Center-less: The New Jersey Devils lost another center on Friday, in a 4-3 shootout loss to San Jose, when Jacob Josefson broke his collarbone, forcing them to put wingers up the middle (first it was Patrik Elias, and on Tuesday Zach Parise played the pivot). In Saturday's game vs. the Penguins, Petr Sykora successfully pulled off the old switcheroo by hightailing it to the penalty box when it was in fact Elias who committed a four-minute minor penalty. Elias scored a shorthander with Sykora sitting in the box, but karma got the best of them as they lost 4-1. Johan Hedberg (where would the Devils be without him with all of Martin Brodeur's injuries?) shut out the Kings on Tuesday, but New Jersey continued their up-and-down season with a 5-3 loss to the Coyotes on Thursday.

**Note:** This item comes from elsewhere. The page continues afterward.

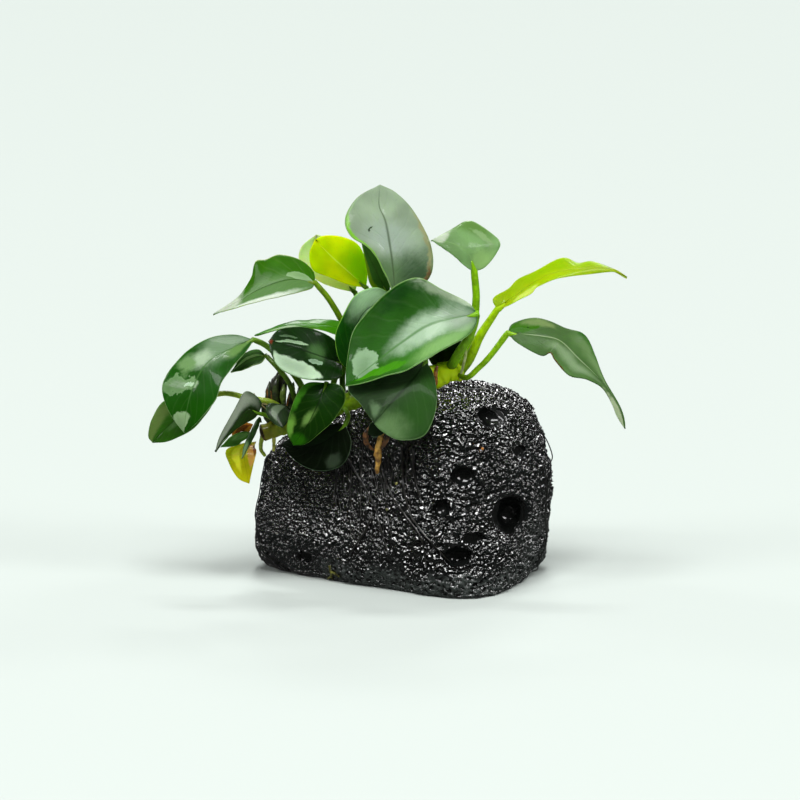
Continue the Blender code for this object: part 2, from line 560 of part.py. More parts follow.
def stone_radius(way):
    """Distance from the stone's centre to its faceted, rounded surface in one direction."""
    total = 0.0
    for turn, rise, distance in STONE_FACETS.values():
        facing = way.dot(direction(turn, rise))
        if facing > 0:
            total += (facing / distance) ** STONE_ROUNDING
    return total ** (-1 / STONE_ROUNDING)


def view_of(point):
    """(across, up) in the tilted view of a point of the stone, given as across, depth, height."""
    return point.x, point.z * math.cos(VIEW_TILT) + point.y * math.sin(VIEW_TILT)


def stone_point(way):
    centre = Vector(STONE_CENTRE)
    point = centre + way * stone_radius(way)
    lift = sum(noise.noise(point * rate) * height for rate, height in STONE_LUMPS)
    across, up = view_of(point)
    if way.y < STONE_FRONT:
        for dent_across, dent_up, radius, depth in STONE_DENTS.values():
            apart = ((across - dent_across) ** 2 + (up - dent_up) ** 2) / radius**2
            lift -= depth * math.exp(-apart)
    return point + way * lift


def build_stone(collection, cutters, material):
    bm = bmesh.new()
    bmesh.ops.create_cube(bm, size=2.0)
    bmesh.ops.subdivide_edges(bm, edges=bm.edges, cuts=STONE_CUTS, use_grid_fill=True)
    for vert in bm.verts:
        way = Vector([math.tan(c * math.pi / 4) for c in vert.co]).normalized()
        point = stone_point(way)
        vert.co = Vector((point.x, point.y - REST_DEPTH, point.z)) * MM
    cut_away = bmesh.ops.bisect_plane(
        bm,
        geom=[*bm.verts, *bm.edges, *bm.faces],
        plane_co=(0, 0, 0),
        plane_no=(0, 0, -1),
        clear_outer=True,
    )
    rim = [item for item in cut_away["geom_cut"] if isinstance(item, bmesh.types.BMEdge)]
    bmesh.ops.contextual_create(bm, geom=rim)
    bmesh.ops.triangulate(bm, faces=bm.faces)
    tree = BVHTree.FromBMesh(bm)
    stone = new_object("stone", mesh_from(bm, "stone"), collection, material)
    cut(stone, build_channel(cutters))
    bubbles = new_object("bubbles", bubble_mesh(tree), cutters)
    as_cutter(bubbles)
    cut(stone, bubbles)
    return stone


def build_channel(cutters):
    """Where the thread passes under the stone."""
    bm = bmesh.new()
    place = Matrix.Translation(Vector((0, CHANNEL_DEPTH - REST_DEPTH, 0)) * MM)
    size = Matrix.Diagonal((*(Vector(CHANNEL) * MM), 1.0))
    bmesh.ops.create_cube(bm, size=1.0, matrix=place @ size)
    channel = new_object("channel", mesh_from(bm, "channel"), cutters)
    as_cutter(channel)
    return channel


def view_ray(across, up):
    """Start and way of the line of sight that passes through a point of the tilted front view."""
    start = seen((across, up, -100.0))
    return start, (seen((across, up, 0.0)) - start).normalized()


def bubble_mesh(tree):
    bm = bmesh.new()
    for across, up, half_width, half_height, depth in BUBBLES.values():
        start, way = view_ray(across, up)
        spot, _, _, _ = tree.ray_cast(start, way)
        made = bmesh.ops.create_icosphere(bm, subdivisions=2, radius=1.0)
        size = Matrix.Diagonal((half_width * MM, half_height * MM, depth * MM, 1.0))
        turned = way.to_track_quat("Z", "Y").to_matrix().to_4x4()
        place = Matrix.Translation(spot) @ turned @ size
        bmesh.ops.transform(bm, matrix=place, verts=made["verts"])
    return mesh_from(bm, "bubbles")


def rhizome_line(steps):
    return smooth_line([seen(point) for point in RHIZOME], steps)


def rhizome_radius(share):
    place = share * (len(RHIZOME_RADII) - 1)
    index = min(int(place), len(RHIZOME_RADII) - 2)
    return RHIZOME_RADII[index] + (RHIZOME_RADII[index + 1] - RHIZOME_RADII[index]) * (place - index)


def rhizome_radii(grown):
    """The rhizome's radius at each step, in metres, with a ring where each old leaf fell."""
    radii = []
    for step in range(RHIZOME_STEPS + 1):
        ring = RHIZOME_RING if step % 2 else 0.0
        radii.append((rhizome_radius(step / RHIZOME_STEPS) + ring + grown) * MM)
    return radii


def build_rhizome(collection, cutters, material):
    """The rhizome, and a cutter a gap larger that whatever grows out of it is cut by."""
    line = rhizome_line(RHIZOME_STEPS)
    mesh = tube_mesh("rhizome", line, rhizome_radii(0.0), RHIZOME_SIDES)
    rhizome = new_object("rhizome", mesh, collection, material)
    first = line[0] * 2 - line[1]
    last = line[-1] + (line[-1] - line[-2]).normalized() * GAP * MM
    room = tube_mesh("rhizome_clearance", [first, *line[1:-1], last], rhizome_radii(GAP), RHIZOME_SIDES)
    clearance = new_object("rhizome_clearance", room, cutters)
    as_cutter(clearance)
    return rhizome, clearance


def blade_point(lines, row, side, fold):
    """A point of a leaf's blade: row counts along it, side runs from -1 to 1 across it."""
    left, rib, right = (line[row] for line in lines)
    edge = left if side < 0 else right
    creased = rib.lerp(edge, abs(side))
    dished = left * (side**2 - side) / 2 + rib * (1 - side**2) + right * (side**2 + side) / 2
    return dished.lerp(creased, fold)


def leaf_lines(leaf, steps):
    ends = (leaf["base"], leaf["tip"])
    return [
        smooth_line([seen(point) for point in (ends[0], *leaf[line], ends[1])], steps)
        for line in ("left", "rib", "right")
    ]


def build_leaf(name, leaf, collection, material):
    length = (Vector(leaf["tip"]) - Vector(leaf["base"])).length
    rows = leaf.get("rows", LEAF_ALONG if length > SMALL_LEAF else SMALL_LEAF_ALONG)
    lines = leaf_lines(leaf, rows)
    bm = bmesh.new()
    bmesh.ops.create_grid(bm, x_segments=LEAF_ACROSS, y_segments=rows, size=1.0)
    for vert in bm.verts:
        row = round((vert.co.y + 1) / 2 * rows)
        vert.co = blade_point(lines, row, vert.co.x, leaf["fold"])
    bmesh.ops.remove_doubles(bm, verts=bm.verts, dist=LEAF_POINT)
    blade = new_object(name, mesh_from(bm, name), collection, material)
    wall = blade.modifiers.new("thickness", "SOLIDIFY")
    wall.thickness = LEAF_THICKNESS * MM
    wall.offset = 0.0
    return blade


def on_rhizome(share):
    return rhizome_line(RHIZOME_PLACES)[round(share * RHIZOME_PLACES)]


def build_outgrowth(name, growth, collection, clearance, material):
    route = [on_rhizome(growth["share"]), *(seen(point) for point in growth["route"])]
    line = smooth_line(route, OUTGROWTH_STEPS)
    last = len(growth["radii"]) - 1
    radii = []
    for step in range(OUTGROWTH_STEPS + 1):
        place = step / OUTGROWTH_STEPS * last
        index = min(int(place), last - 1)
        first, second = growth["radii"][index : index + 2]
        radii.append((first + (second - first) * (place - index)) * MM)
    obj = new_object(name, tube_mesh(name, line, radii, STEM_SIDES), collection, material)
    cut(obj, clearance)


def build_dried_sheath(collection, clearance, material):
    line = smooth_line([seen(point) for point in DRIED_SHEATH], len(DRIED_SHEATH_RADII) - 1)
    radii = [radius * MM for radius in DRIED_SHEATH_RADII]
    obj = new_object("dried_sheath", tube_mesh("dried_sheath", line, radii, STEM_SIDES), collection, material)
    cut(obj, clearance)


def build_stem(name, stem, collection, clearance, material):
    grown = on_rhizome(stem["share"])
    base = seen(LEAVES[stem["leaf"]]["base"])
    route = [grown, *(seen(point) for point in stem["route"]), base]
    line = smooth_line(route, STEM_STEPS)
    end_way = (line[-1] - line[-2]).normalized()
    line[-1] = line[-1] - end_way * STEM_END_GAP * MM
    first, last = stem["radii"]
    radii = [(first + (last - first) * step / STEM_STEPS) * MM for step in range(STEM_STEPS + 1)]
    obj = new_object(name, tube_mesh(name, line, radii, STEM_SIDES), collection, material)
    cut(obj, clearance)


def laid_on(tree, point, lift, slack):
    """The point at a height of lift over the surface, where it is inside it or nearer than slack."""
    spot, normal, _, distance = tree.find_nearest(point)
    if distance < slack or (point - spot).dot(normal) < 0:
        return spot + normal * lift
    return point


def build_root(name, points, tree, collection, material):
    lift = (ROOT_RADIUS + GAP) * CLEARANCE * MM
    rough = [Vector((across, up, 0.0)) for across, up in points]
    length = sum((b - a).length for a, b in zip(rough, rough[1:]))
    steps = round(length / ROOT_SPACING)
    line = []
    for spot in smooth_line(rough, steps):
        touched, normal, _, _ = tree.ray_cast(*view_ray(spot.x, spot.y))
        line.append(touched + normal * lift)
    line = [laid_on(tree, point, lift, lift) for point in relaxed(relaxed(line))]
    thinning = (ROOT_THICK_END - ROOT_THIN_END) / steps
    radii = [ROOT_RADIUS * MM * (ROOT_THICK_END - thinning * i) for i in range(steps + 1)]
    new_object(name, tube_mesh(name, line, radii, ROOT_SIDES), collection, material)


def build_thread(stone_tree, rhizome_tree, collection, material):
    lift = (THREAD_RADIUS + GAP) * CLEARANCE * MM
    route = [Vector((across, depth - REST_DEPTH, height)) * MM for across, depth, height in THREAD]
    line = smooth_line(route, THREAD_STEPS)
    slack = THREAD_SLACK * MM
    for _ in range(THREAD_PULLS):
        line = relaxed(line)
        for i, point in enumerate(line):
            if point.z > (CHANNEL_RUN + THREAD_RADIUS) * MM:
                line[i] = laid_on(rhizome_tree, laid_on(stone_tree, point, lift, slack), lift, lift)
        slack = lift
    radii = [THREAD_RADIUS * MM] * len(line)
    new_object("tie_thread", tube_mesh("tie_thread", line, radii, THREAD_SIDES), collection, material)


def surface_tree(obj):
    graph = bpy.context.evaluated_depsgraph_get()
    bm = bmesh.new()
    bm.from_object(obj, graph)
    tree = BVHTree.FromBMesh(bm)
    bm.free()
    return tree


def main():
    clear_scene()
    plant = new_collection("anubias_on_stone")
    cutters = new_collection("cutters")
    lava = new_material("wet_lava", LAVA, 0.3)
    stem_skin = new_material("stem_green", STEM_GREEN, 0.4)
    root_skin = new_material("root_brown", ROOT_BROWN, 0.5)
    stone = build_stone(plant, cutters, lava)
    bpy.context.view_layer.update()
    tree = surface_tree(stone)
    rhizome, clearance = build_rhizome(plant, cutters, stem_skin)
    skins = {
        "bark": new_material("old_bark", OLD_BARK, 0.5),
        "dry": new_material("dry_straw", STRAW, 0.6),
        "young": new_material("young_root", LIME_GREEN, 0.4),
    }
    for name, leaf in LEAVES.items():
        build_leaf(name, leaf, plant, new_material(name + "_green", leaf["colour"], 0.3))
    for name, stem in STEMS.items():
        build_stem(name, stem, plant, clearance, stem_skin)
    for name, growth in OUTGROWTHS.items():
        build_outgrowth(name, growth, plant, clearance, skins[growth["skin"]])
    build_dried_sheath(plant, clearance, skins["dry"])
    for name, points in ROOTS.items():
        build_root(name, points, tree, plant, root_skin)
    build_thread(tree, surface_tree(rhizome), plant, new_material("thread_grey", THREAD_GREY, 0.6))


main()
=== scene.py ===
import math
import random

import bmesh
import bpy
from mathutils import Matrix, Vector, noise
from mathutils.bvhtree import BVHTree


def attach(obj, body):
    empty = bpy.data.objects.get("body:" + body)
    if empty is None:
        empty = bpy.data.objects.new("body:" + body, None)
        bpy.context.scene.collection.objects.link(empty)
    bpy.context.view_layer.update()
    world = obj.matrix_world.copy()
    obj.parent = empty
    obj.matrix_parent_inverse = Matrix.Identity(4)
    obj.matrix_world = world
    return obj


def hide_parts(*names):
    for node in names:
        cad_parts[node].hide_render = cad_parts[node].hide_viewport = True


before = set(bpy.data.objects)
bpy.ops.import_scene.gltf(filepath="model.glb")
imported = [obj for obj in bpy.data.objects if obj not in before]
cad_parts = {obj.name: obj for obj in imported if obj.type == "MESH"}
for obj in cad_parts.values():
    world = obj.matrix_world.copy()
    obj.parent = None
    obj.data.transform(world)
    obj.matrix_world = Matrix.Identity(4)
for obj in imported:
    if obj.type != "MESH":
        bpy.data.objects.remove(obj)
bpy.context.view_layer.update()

# The plant was laid out in millimetres as it is seen from the front, 12 degrees above level:
# a point is (across, up, depth). seen() puts it into the frame, in metres.
view = dict(tilt=math.radians(12), restDepth=14.0, target=(0.0, 0.0, 0.0456), distance=4.0, frameWidth=0.2)
mm = 0.001
mergeWithin = 0.02 * mm

# Blender's vector noise starts from the clock unless it gets a seed.
noiseSeed = 7
noise.seed_set(noiseSeed)


def seen(point):
    across, up, depth = point
    height = (up - depth * math.sin(view["tilt"])) / math.cos(view["tilt"])
    return Vector((across, depth - view["restDepth"], height)) * mm


def tone(red, green, blue):
    # a colour as a screen shows it, 0 to 255, as the light values that a shader takes
    parts = [part / 255 for part in (red, green, blue)]
    return tuple(p / 12.92 if p <= 0.04045 else ((p + 0.055) / 1.055) ** 2.4 for p in parts) + (1.0,)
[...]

Opt-Outs & Options: The powers that be that run the New York Yankees have been down in Tampa, brainstorming a way to keep CC Sabathia in the fold before he exercises his opt-out clause. The answer will, of course, be lots and lots of money. Meanwhile, Scott Boros called Brian Cashman (who's wrapping up a new contract of his own) in the hopes of tearing up Robinson Cano's present contract, with two more option years remaining, and getting a giant long-term deal done, though Boros later claimed he was just joking, but the agent stated Rafael Soriano will not opt out of his contract (no one would give the reliever Yankee-type money after last season's performance, obviously), while the Yankees are expected to pick up Nick Swisher's option, but rumors are circulating that they're interested in Carlos Beltran, which would cancel out Swisher (though they could pick up his option and trade him). With the World Series winding down, the hot stove is about to heat up and the dominoes will begin to fall.